In retrospect, though, it seems obvious that The Visit is right in Shyamalan’s wheelhouse (even setting aside the fact it marked the point where he started self-financing his movies and, as such, avoiding outside creative interference). Kids figure into the majority of his work, and The Visit uses the found-footage conceit to stick to the vantage of teenage Becca (Olivia DeJonge) and her younger brother Tyler (Ed Oxenbould) as they spend the week with their estranged grandparents Nana (Deanna Dunagan) and Pop Pop (Peter McRobbie). The elderly couple had a major falling out with their daughter Loretta (Kathryn Hahn), and haven’t been in her life. Now, they’ve reached out and invited her children for a visit, hoping to reconcile. Becca, an aspiring filmmaker, wants to make a documentary about the process. Instead, she encounters stranger, more menacing behavior from her grandparents, particularly under cover of night. Nana and Pop Pop dismiss each other’s behavior as typical pitfalls of aging, as the kids become increasingly convinced something else is going on.

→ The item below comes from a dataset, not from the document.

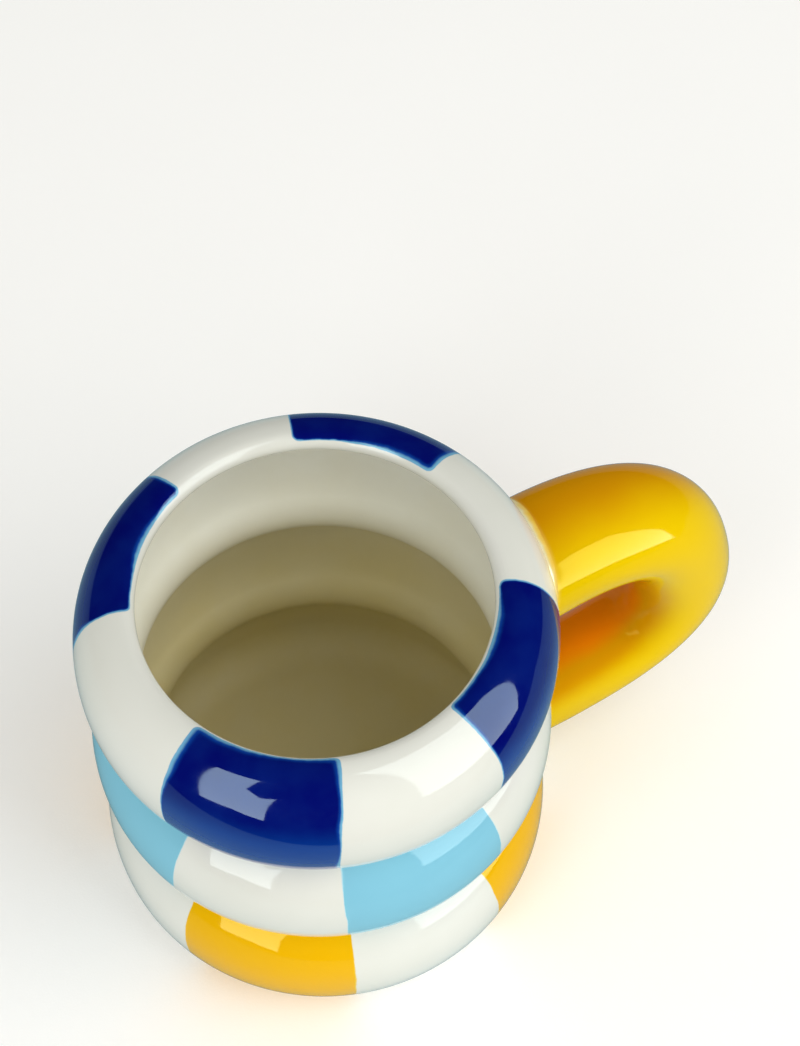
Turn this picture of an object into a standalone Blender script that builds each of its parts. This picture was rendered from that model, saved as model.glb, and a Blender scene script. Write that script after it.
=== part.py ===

Becca’s interest in filmmaking is a masterstroke from Shyamalan. It both winks at the intentionally rough and amateurish camerawork of most found-footage films — Becca is nerdily attuned to the principles of good filmmaking — while still allowing for Shyamalan to loosen up and use techniques that seem at odds with his usual style. The tell that Shyamalan isn’t just running around with a typical shakycam is his collaboration with veteran cinematographer Maryse Alberti; she previously worked with Todd Haynes, Darren Aronofsky, and Todd Solondz, and had Creed out the same year as The Visit. Sometimes, she and Shyamalan will arrange a shot of striking beauty, like Becca’s capturing of her grandparents looking distorted through a glass prism. And sometimes, they’ll playfully fix the camera in a location that, as Becca says, “forces us to imagine what’s beyond the frame,” not quite realizing she’s talking about the effectiveness of horror movies in particular.

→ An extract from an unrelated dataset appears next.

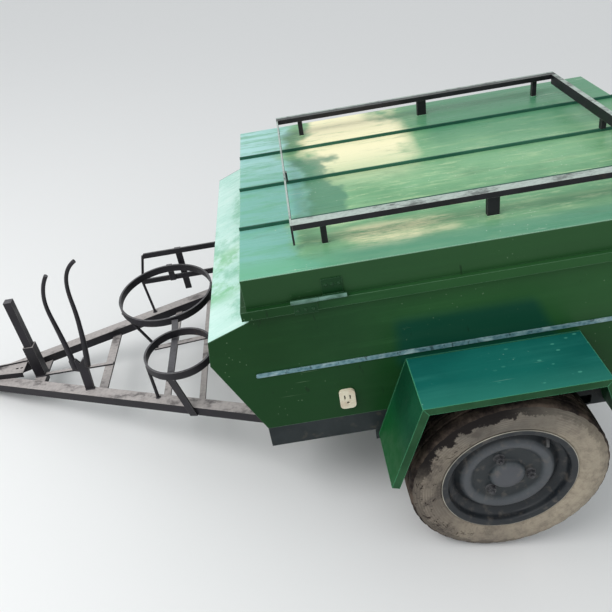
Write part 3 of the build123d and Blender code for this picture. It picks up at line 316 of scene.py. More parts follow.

By bringing some playfully obvious intentionality back to found footage, Shyamalan also pays tribute of sorts to a movie that shared multiplexes with his Sixth Sense back in 1999. In July of that year, The Blair Witch Project became an unexpected smash, emphasizing a creepy verisimilitude in its story of amateur filmmakers lost in the haunted woods. It got great buzz and also flummoxed some audiences, put off by this new way of telling a horror story. The Sixth Sense, with its more classical approach, arrived a few weeks later and wound up eclipsing Blair Witch at the box office, in the popular imagination, and all the way to the Academy Awards. When the climax of The Visit cuts between a static shot of Tyler frozen in terror and handheld pandemonium as Becca runs around her grandparents’ home, it feels like a tribute to several touchstone images from Blair Witch, confirming the latter’s canonization as Shyamalan tries out his own spin. The whole movie — which includes footage from two different cameras, edited together, without the usual found-footage rigamarole of avoiding opening credits — rides a line between Shyamalan’s formal discipline and his sillier, sometimes slapdash side. (Classic Shyamalan first-draft-y writing: using onscreen subtitles to count down the week by redundantly specifying “Tuesday morning,” “Wednesday morning,” and so on, rather than just using the days on their own.)

Becca (Olivia DeJonge) stands in the foreground of a kitchen where her nana (Deanna Dunagan) asks her to clean the oven in a scene from The Visit. Image: Universal Pictures

The Visit also anticipated Shyamalan’s next decade of largely homegrown (and often domestically oriented) hits. His genre movies have often imitated the simple hookiness of a Twilight Zone episode or an installment of a horror anthology, but that framework fully solidifies with The Visit. As such, the movie sometimes feels a little drawn out, even at a trim 94 minutes. It’s moved along by the humor Shyamalan teases out from Becca’s dorky formality and Tyler’s bravado at freestyle rapping, retroactively confirming that, yes, many of his past movies were being funny on purpose; he’s just got a delightfully corny sense of Dad Humor, alongside a genuine understanding of how weird kids can be. The Visit isn’t his richest text about the intricacies of familial love, but it does, on Becca’s terms, force the audience to think about what’s beyond the frame. In this case, it’s invisible family connections and what can or should fray them. Thematically, The Visit feels of a piece with his more affecting later work like Old and Trap.

Appropriate for an awkward family reunion, The Visit also engages in a savvy adjustment of expectations, as Shyamalan undermines some tenets of his work (that hushed sense of melancholy), reinforces others (he really is funny), and sometimes gives in to what audiences expect of him. After years of having plot turns incorrectly described as “twists” that didn’t live up to Sixth Sense, he springs a genuine twist at the end of this one. The bigger eventual revelation, though, was Shyamalan settling in for the long haul, ready to continue putting his stamp on creepy chamber pieces for another decade and beyond.